## Your instructions
Restate, word for word, every line of the data.

## Data
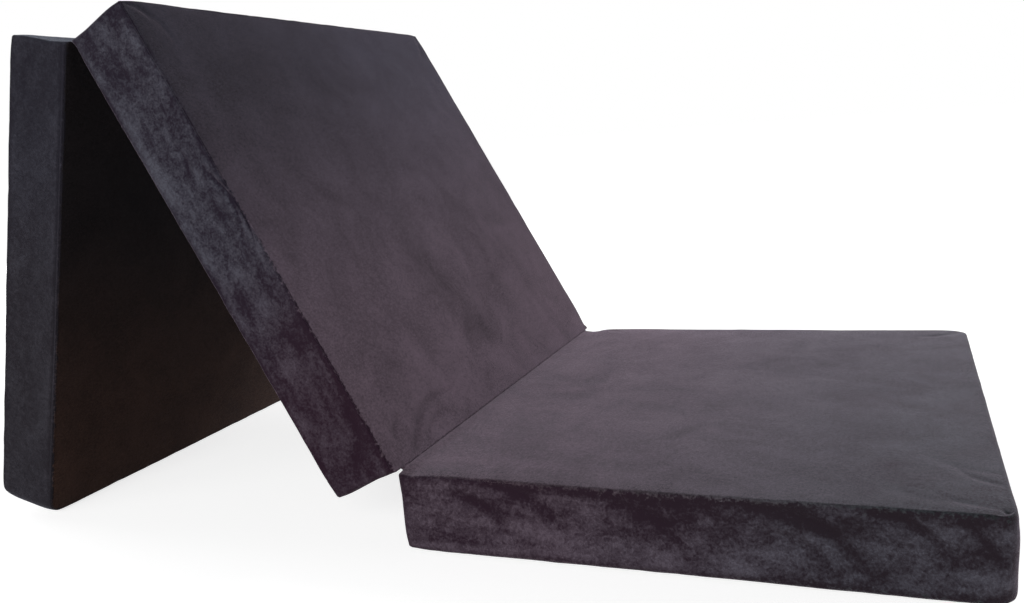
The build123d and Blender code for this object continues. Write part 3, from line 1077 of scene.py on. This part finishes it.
def dress_section(section):
    """The cover of a section: its two panels, its side band and the two bands beside its zip."""
    name = section.name
    fabric = VELOURS[name]
    for level in ("top", "base"):
        node = f"{name}_{level}_panel"
        grid = panel_grid(section, level)
        panel_fabric = VELOURS.get(f"{name}_{level}", fabric)
        cover_piece(section, node, grid, panel_fabric, flip=level == "base")
    band = band_grid(section, *outline(section))
    cover_piece(section, f"{name}_side_band", band, fabric)

    steps = int(round((ZIP_END - ZIP_START) / BAND_STEP))
    along = np.linspace(ZIP_START, ZIP_END, steps + 1)
    places = np.stack([along, np.full(steps + 1, HALF_WIDTH)], -1)
    facing = np.tile([0.0, 1.0], (steps + 1, 1))
    upper = band_grid(section, places, facing, base_hem=HEIGHT / 2 + SLOT_HALF)
    lower = band_grid(section, places, facing, top_hem=HEIGHT / 2 - SLOT_HALF)
    cover_piece(section, f"{name}_zip_band_upper", upper, fabric)
    cover_piece(section, f"{name}_zip_band_lower", lower, fabric)


SLACK = {section.name: side_slack(section) for section in SECTIONS}
for section in SECTIONS:
    dress_section(section)
    foam_block(section)

foot, middle, head = SECTIONS
near_nodes = ("foot_fold_web", "middle_foot_fold_web")
far_nodes = ("middle_head_fold_web", "head_fold_web")
fold_strip("near_fold_strip", "top", foot, middle, near_nodes, VELOURS["foot"])
fold_strip("far_fold_strip", "base", middle, head, far_nodes, VELOURS["middle"])

ZIP_FINISHES = {
    "zip_tape": TAPE,
    "zip_teeth": TEETH,
    "zip_end_stops": TEETH,
    "zip_slider": ENAMEL,
    "zip_pull": ENAMEL,
}
for node, piece in frame["nodes"].items():
    for kind, finish in ZIP_FINISHES.items():
        if kind in node:
            piece.data.materials.clear()
            piece.data.materials.append(finish)


# Floor, light and camera


def shown_to(tree):
    """1 for the rays that see the white studio: seen, mirrored and refracted ones."""
    path = add_node(tree, "ShaderNodeLightPath").outputs
    seen = math_node(tree, "MAXIMUM", path["Is Camera Ray"], path["Is Glossy Ray"])
    return math_node(tree, "MAXIMUM", seen, path["Is Transmission Ray"])


def mixed_shader(tree, share, first, second):
    inputs = (share, first.outputs[0], second.outputs[0])
    return add_node(tree, "ShaderNodeMixShader", inputs).outputs[0]


def floor_material():
    """Floor seen white but for a soft shadow, throwing dim and warm light on the mattress."""
    material, tree, surface, place = new_material("floor")
    surface.inputs["Base Color"].default_value = (0.34, 0.20, 0.14, 1)
    surface.inputs["Roughness"].default_value = 0.9
    pale = add_node(tree, "ShaderNodeBsdfDiffuse", {"Color": (0.55, 0.55, 0.55, 1)})
    distance = add_node(tree, "ShaderNodeVectorMath", (place,), operation="LENGTH")
    level = ramp_node(tree, distance.outputs["Value"], 1.2, 3.5, 0.70, 1.0)
    glow = add_node(tree, "ShaderNodeEmission", ((1, 1, 1, 1), level))
    bright = add_node(tree, "ShaderNodeAddShader", (pale.outputs[0], glow.outputs[0]))
    output = next(node for node in tree.nodes if node.type == "OUTPUT_MATERIAL")
    tree.links.new(mixed_shader(tree, shown_to(tree), surface, bright), output.inputs[0])
    return material


def add_floor():
    size = 30.0
    corners = [(-size, -size, 0), (size, -size, 0), (size, size, 0), (-size, size, 0)]
    mesh = smooth_mesh("floor", np.array(corners), [(0, 1, 2, 3)])
    just_below = Matrix.Translation((0, 0, -0.0005))
    floor = add_piece("floor", mesh, floor_material(), just_below)


def add_world():
    world = bpy.data.worlds.new("studio")
    bpy.context.scene.world = world
    world.use_nodes = True
    tree = world.node_tree
    tree.nodes.clear()
    fill = add_node(tree, "ShaderNodeBackground", ((0.93, 0.95, 1.0, 1), 0.015))
    white = add_node(tree, "ShaderNodeBackground", ((1, 1, 1, 1), 1.0))
    output = add_node(tree, "ShaderNodeOutputWorld")
    tree.links.new(mixed_shader(tree, shown_to(tree), fill, white), output.inputs[0])


# Softboxes: place, the point that they face, width and height, and power in watts
SOFTBOXES = {
    "right_back_softbox": ((2.6, 2.6, 1.6), (0, 0, 0.3), (2.0, 2.0), 134),
    "right_softbox": ((4.0, 0.0, 1.2), (0, 0, 0.3), (2.0, 1.6), 23),
    "front_softbox": ((0.3, -4.0, 1.6), (0, 0, 0.3), (3.0, 2.0), 154),
    "left_front_softbox": ((-2.6, -3.2, 1.6), (0, 0, 0.3), (2.0, 2.0), 25),
    "left_back_softbox": ((-3.8, 0.9, 1.5), (-0.3, 0, 0.3), (2.4, 2.0), 100),
}


def add_lamp(name, place, target, size, power):
    lamp = bpy.data.lights.new(name, "AREA")
    lamp.shape = "RECTANGLE"
    lamp.size, lamp.size_y = size
    lamp.energy = power
    holder = add_object(name, lamp)
    holder.location = place
    direction = Vector(target) - Vector(place)
    holder.rotation_mode = "QUATERNION"
    holder.rotation_quaternion = direction.to_track_quat("-Z", "Y")


# The camera: lens in mm, yaw, pitch and roll in degrees, and place from below the near fold's axis
LENS = 34.10
CAMERA_ANGLES = (22.11, -10.26, -4.55)
CAMERA_PLACE = (0.56, -1.367, 0.497)


def add_camera():
    camera = bpy.data.cameras.new("camera")
    camera.lens = LENS
    holder = add_object("camera", camera)
    bpy.context.scene.camera = holder
    yaw, pitch, roll = (radians(angle) for angle in CAMERA_ANGLES)
    turn = Matrix.Rotation(yaw, 4, "Z") @ Matrix.Rotation(pi / 2 + pitch, 4, "X")
    place = Vector((FOLD_1.x, 0, 0)) + Vector(CAMERA_PLACE)
    holder.matrix_world = Matrix.Translation(place) @ (turn @ Matrix.Rotation(roll, 4, "Z"))


add_floor()
add_world()
for name, settings in SOFTBOXES.items():
    add_lamp(name, *settings)
add_camera()
bpy.context.scene.view_settings.view_transform = "Standard"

## Solution
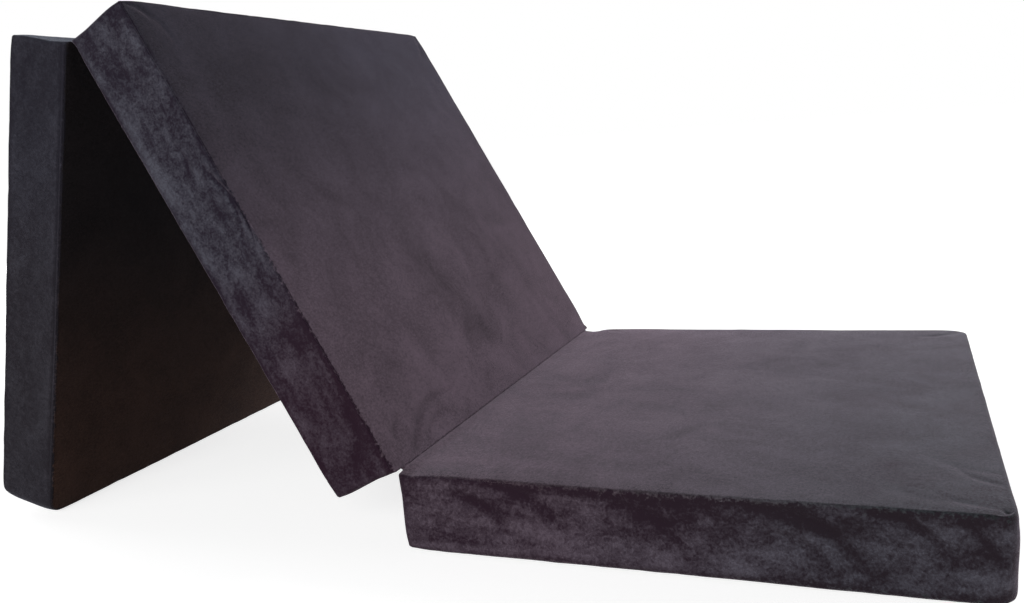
The build123d and Blender code for this object continues. Write part 3, from line 1077 of scene.py on. This part finishes it.
def dress_section(section):
    """The cover of a section: its two panels, its side band and the two bands beside its zip."""
    name = section.name
    fabric = VELOURS[name]
    for level in ("top", "base"):
        node = f"{name}_{level}_panel"
        grid = panel_grid(section, level)
        panel_fabric = VELOURS.get(f"{name}_{level}", fabric)
        cover_piece(section, node, grid, panel_fabric, flip=level == "base")
    band = band_grid(section, *outline(section))
    cover_piece(section, f"{name}_side_band", band, fabric)

    steps = int(round((ZIP_END - ZIP_START) / BAND_STEP))
    along = np.linspace(ZIP_START, ZIP_END, steps + 1)
    places = np.stack([along, np.full(steps + 1, HALF_WIDTH)], -1)
    facing = np.tile([0.0, 1.0], (steps + 1, 1))
    upper = band_grid(section, places, facing, base_hem=HEIGHT / 2 + SLOT_HALF)
    lower = band_grid(section, places, facing, top_hem=HEIGHT / 2 - SLOT_HALF)
    cover_piece(section, f"{name}_zip_band_upper", upper, fabric)
    cover_piece(section, f"{name}_zip_band_lower", lower, fabric)


SLACK = {section.name: side_slack(section) for section in SECTIONS}
for section in SECTIONS:
    dress_section(section)
    foam_block(section)

foot, middle, head = SECTIONS
near_nodes = ("foot_fold_web", "middle_foot_fold_web")
far_nodes = ("middle_head_fold_web", "head_fold_web")
fold_strip("near_fold_strip", "top", foot, middle, near_nodes, VELOURS["foot"])
fold_strip("far_fold_strip", "base", middle, head, far_nodes, VELOURS["middle"])

ZIP_FINISHES = {
    "zip_tape": TAPE,
    "zip_teeth": TEETH,
    "zip_end_stops": TEETH,
    "zip_slider": ENAMEL,
    "zip_pull": ENAMEL,
}
for node, piece in frame["nodes"].items():
    for kind, finish in ZIP_FINISHES.items():
        if kind in node:
            piece.data.materials.clear()
            piece.data.materials.append(finish)


# Floor, light and camera


def shown_to(tree):
    """1 for the rays that see the white studio: seen, mirrored and refracted ones."""
    path = add_node(tree, "ShaderNodeLightPath").outputs
    seen = math_node(tree, "MAXIMUM", path["Is Camera Ray"], path["Is Glossy Ray"])
    return math_node(tree, "MAXIMUM", seen, path["Is Transmission Ray"])


def mixed_shader(tree, share, first, second):
    inputs = (share, first.outputs[0], second.outputs[0])
    return add_node(tree, "ShaderNodeMixShader", inputs).outputs[0]


def floor_material():
    """Floor seen white but for a soft shadow, throwing dim and warm light on the mattress."""
    material, tree, surface, place = new_material("floor")
    surface.inputs["Base Color"].default_value = (0.34, 0.20, 0.14, 1)
    surface.inputs["Roughness"].default_value = 0.9
    pale = add_node(tree, "ShaderNodeBsdfDiffuse", {"Color": (0.55, 0.55, 0.55, 1)})
    distance = add_node(tree, "ShaderNodeVectorMath", (place,), operation="LENGTH")
    level = ramp_node(tree, distance.outputs["Value"], 1.2, 3.5, 0.70, 1.0)
    glow = add_node(tree, "ShaderNodeEmission", ((1, 1, 1, 1), level))
    bright = add_node(tree, "ShaderNodeAddShader", (pale.outputs[0], glow.outputs[0]))
    output = next(node for node in tree.nodes if node.type == "OUTPUT_MATERIAL")
    tree.links.new(mixed_shader(tree, shown_to(tree), surface, bright), output.inputs[0])
    return material


def add_floor():
    size = 30.0
    corners = [(-size, -size, 0), (size, -size, 0), (size, size, 0), (-size, size, 0)]
    mesh = smooth_mesh("floor", np.array(corners), [(0, 1, 2, 3)])
    just_below = Matrix.Translation((0, 0, -0.0005))
    floor = add_piece("floor", mesh, floor_material(), just_below)


def add_world():
    world = bpy.data.worlds.new("studio")
    bpy.context.scene.world = world
    world.use_nodes = True
    tree = world.node_tree
    tree.nodes.clear()
    fill = add_node(tree, "ShaderNodeBackground", ((0.93, 0.95, 1.0, 1), 0.015))
    white = add_node(tree, "ShaderNodeBackground", ((1, 1, 1, 1), 1.0))
    output = add_node(tree, "ShaderNodeOutputWorld")
    tree.links.new(mixed_shader(tree, shown_to(tree), fill, white), output.inputs[0])


# Softboxes: place, the point that they face, width and height, and power in watts
SOFTBOXES = {
    "right_back_softbox": ((2.6, 2.6, 1.6), (0, 0, 0.3), (2.0, 2.0), 134),
    "right_softbox": ((4.0, 0.0, 1.2), (0, 0, 0.3), (2.0, 1.6), 23),
    "front_softbox": ((0.3, -4.0, 1.6), (0, 0, 0.3), (3.0, 2.0), 154),
    "left_front_softbox": ((-2.6, -3.2, 1.6), (0, 0, 0.3), (2.0, 2.0), 25),
    "left_back_softbox": ((-3.8, 0.9, 1.5), (-0.3, 0, 0.3), (2.4, 2.0), 100),
}


def add_lamp(name, place, target, size, power):
    lamp = bpy.data.lights.new(name, "AREA")
    lamp.shape = "RECTANGLE"
    lamp.size, lamp.size_y = size
    lamp.energy = power
    holder = add_object(name, lamp)
    holder.location = place
    direction = Vector(target) - Vector(place)
    holder.rotation_mode = "QUATERNION"
    holder.rotation_quaternion = direction.to_track_quat("-Z", "Y")


# The camera: lens in mm, yaw, pitch and roll in degrees, and place from below the near fold's axis
LENS = 34.10
CAMERA_ANGLES = (22.11, -10.26, -4.55)
CAMERA_PLACE = (0.56, -1.367, 0.497)


def add_camera():
    camera = bpy.data.cameras.new("camera")
    camera.lens = LENS
    holder = add_object("camera", camera)
    bpy.context.scene.camera = holder
    yaw, pitch, roll = (radians(angle) for angle in CAMERA_ANGLES)
    turn = Matrix.Rotation(yaw, 4, "Z") @ Matrix.Rotation(pi / 2 + pitch, 4, "X")
    place = Vector((FOLD_1.x, 0, 0)) + Vector(CAMERA_PLACE)
    holder.matrix_world = Matrix.Translation(place) @ (turn @ Matrix.Rotation(roll, 4, "Z"))


add_floor()
add_world()
for name, settings in SOFTBOXES.items():
    add_lamp(name, *settings)
add_camera()
bpy.context.scene.view_settings.view_transform = "Standard"